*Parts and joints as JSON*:
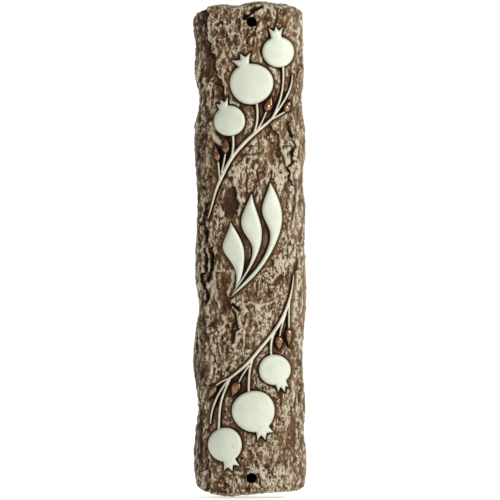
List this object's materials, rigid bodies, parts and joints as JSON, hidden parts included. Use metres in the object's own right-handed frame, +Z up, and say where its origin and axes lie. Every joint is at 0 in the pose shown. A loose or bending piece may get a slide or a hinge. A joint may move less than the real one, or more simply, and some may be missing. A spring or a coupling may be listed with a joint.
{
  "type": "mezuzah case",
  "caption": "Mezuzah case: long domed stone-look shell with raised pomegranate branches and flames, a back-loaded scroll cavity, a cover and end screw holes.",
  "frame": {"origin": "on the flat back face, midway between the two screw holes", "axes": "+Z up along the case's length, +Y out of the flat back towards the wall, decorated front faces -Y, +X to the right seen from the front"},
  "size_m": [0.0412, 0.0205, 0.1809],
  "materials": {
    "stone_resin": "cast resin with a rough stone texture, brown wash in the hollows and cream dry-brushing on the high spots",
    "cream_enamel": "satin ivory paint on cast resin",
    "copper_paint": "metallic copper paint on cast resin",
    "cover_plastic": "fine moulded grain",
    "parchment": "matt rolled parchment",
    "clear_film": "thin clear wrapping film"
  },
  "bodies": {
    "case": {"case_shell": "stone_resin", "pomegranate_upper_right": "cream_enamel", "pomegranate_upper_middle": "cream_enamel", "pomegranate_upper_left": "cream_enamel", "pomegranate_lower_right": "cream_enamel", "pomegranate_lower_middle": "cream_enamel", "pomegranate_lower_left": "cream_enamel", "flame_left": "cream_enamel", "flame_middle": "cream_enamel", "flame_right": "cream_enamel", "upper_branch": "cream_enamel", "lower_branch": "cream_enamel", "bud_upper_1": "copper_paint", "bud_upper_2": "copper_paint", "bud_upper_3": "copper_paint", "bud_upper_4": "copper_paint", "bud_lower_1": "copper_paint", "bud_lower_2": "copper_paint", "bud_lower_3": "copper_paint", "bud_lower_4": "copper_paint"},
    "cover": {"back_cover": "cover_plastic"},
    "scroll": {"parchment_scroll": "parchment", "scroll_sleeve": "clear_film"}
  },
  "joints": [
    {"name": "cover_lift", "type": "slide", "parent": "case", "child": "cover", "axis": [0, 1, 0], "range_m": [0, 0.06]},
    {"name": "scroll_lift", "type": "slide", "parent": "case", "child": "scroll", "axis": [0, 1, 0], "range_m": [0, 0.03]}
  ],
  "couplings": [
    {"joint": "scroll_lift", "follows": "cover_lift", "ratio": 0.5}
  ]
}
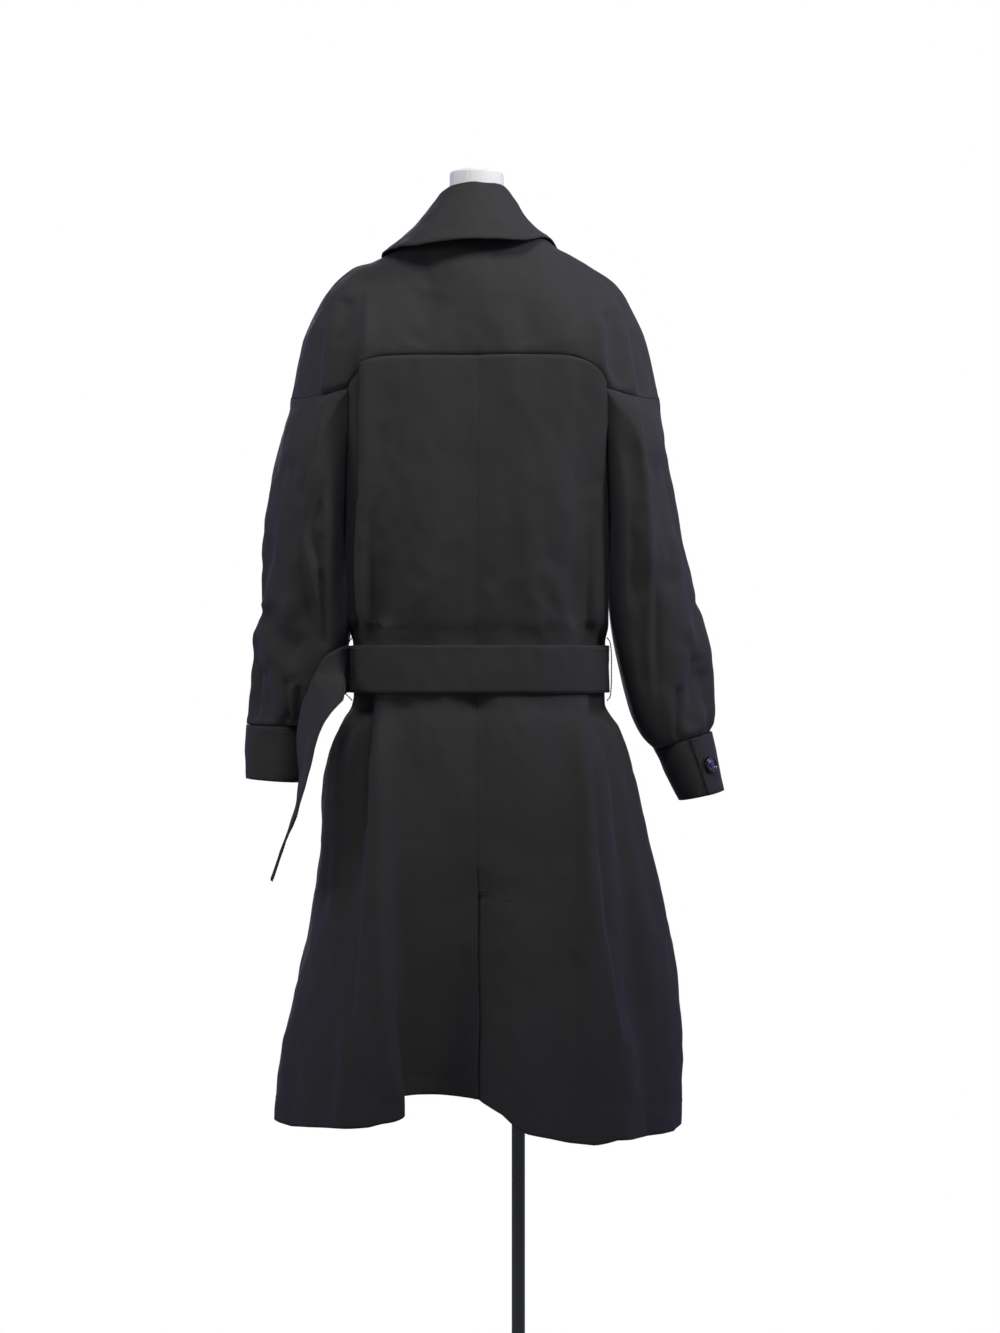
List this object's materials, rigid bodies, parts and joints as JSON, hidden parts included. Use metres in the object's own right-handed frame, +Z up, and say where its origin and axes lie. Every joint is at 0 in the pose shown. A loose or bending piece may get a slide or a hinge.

*Task directions*:
Every entry must be quoted exactly as it appears above.

*Exercise response*:
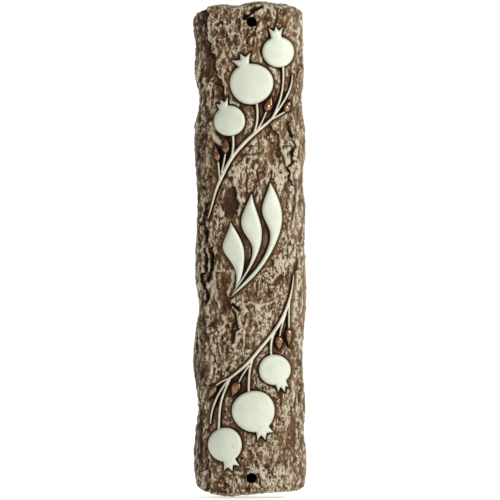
List this object's materials, rigid bodies, parts and joints as JSON, hidden parts included. Use metres in the object's own right-handed frame, +Z up, and say where its origin and axes lie. Every joint is at 0 in the pose shown. A loose or bending piece may get a slide or a hinge. A joint may move less than the real one, or more simply, and some may be missing. A spring or a coupling may be listed with a joint.
{
  "type": "mezuzah case",
  "caption": "Mezuzah case: long domed stone-look shell with raised pomegranate branches and flames, a back-loaded scroll cavity, a cover and end screw holes.",
  "frame": {"origin": "on the flat back face, midway between the two screw holes", "axes": "+Z up along the case's length, +Y out of the flat back towards the wall, decorated front faces -Y, +X to the right seen from the front"},
  "size_m": [0.0412, 0.0205, 0.1809],
  "materials": {
    "stone_resin": "cast resin with a rough stone texture, brown wash in the hollows and cream dry-brushing on the high spots",
    "cream_enamel": "satin ivory paint on cast resin",
    "copper_paint": "metallic copper paint on cast resin",
    "cover_plastic": "fine moulded grain",
    "parchment": "matt rolled parchment",
    "clear_film": "thin clear wrapping film"
  },
  "bodies": {
    "case": {"case_shell": "stone_resin", "pomegranate_upper_right": "cream_enamel", "pomegranate_upper_middle": "cream_enamel", "pomegranate_upper_left": "cream_enamel", "pomegranate_lower_right": "cream_enamel", "pomegranate_lower_middle": "cream_enamel", "pomegranate_lower_left": "cream_enamel", "flame_left": "cream_enamel", "flame_middle": "cream_enamel", "flame_right": "cream_enamel", "upper_branch": "cream_enamel", "lower_branch": "cream_enamel", "bud_upper_1": "copper_paint", "bud_upper_2": "copper_paint", "bud_upper_3": "copper_paint", "bud_upper_4": "copper_paint", "bud_lower_1": "copper_paint", "bud_lower_2": "copper_paint", "bud_lower_3": "copper_paint", "bud_lower_4": "copper_paint"},
    "cover": {"back_cover": "cover_plastic"},
    "scroll": {"parchment_scroll": "parchment", "scroll_sleeve": "clear_film"}
  },
  "joints": [
    {"name": "cover_lift", "type": "slide", "parent": "case", "child": "cover", "axis": [0, 1, 0], "range_m": [0, 0.06]},
    {"name": "scroll_lift", "type": "slide", "parent": "case", "child": "scroll", "axis": [0, 1, 0], "range_m": [0, 0.03]}
  ],
  "couplings": [
    {"joint": "scroll_lift", "follows": "cover_lift", "ratio": 0.5}
  ]
}
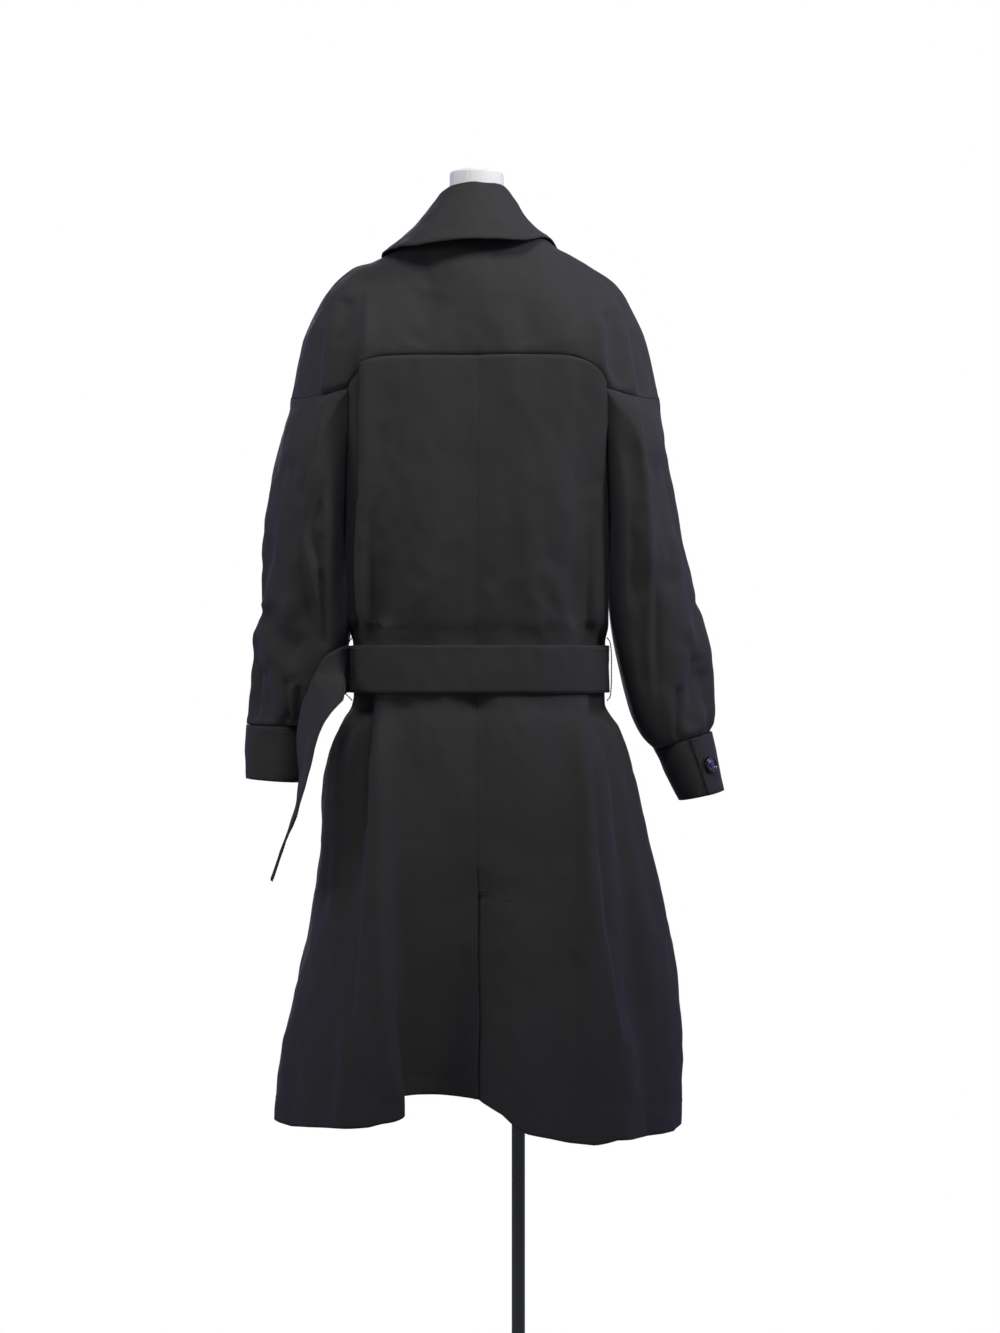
List this object's materials, rigid bodies, parts and joints as JSON, hidden parts included. Use metres in the object's own right-handed frame, +Z up, and say where its origin and axes lie. Every joint is at 0 in the pose shown. A loose or bending piece may get a slide or a hinge.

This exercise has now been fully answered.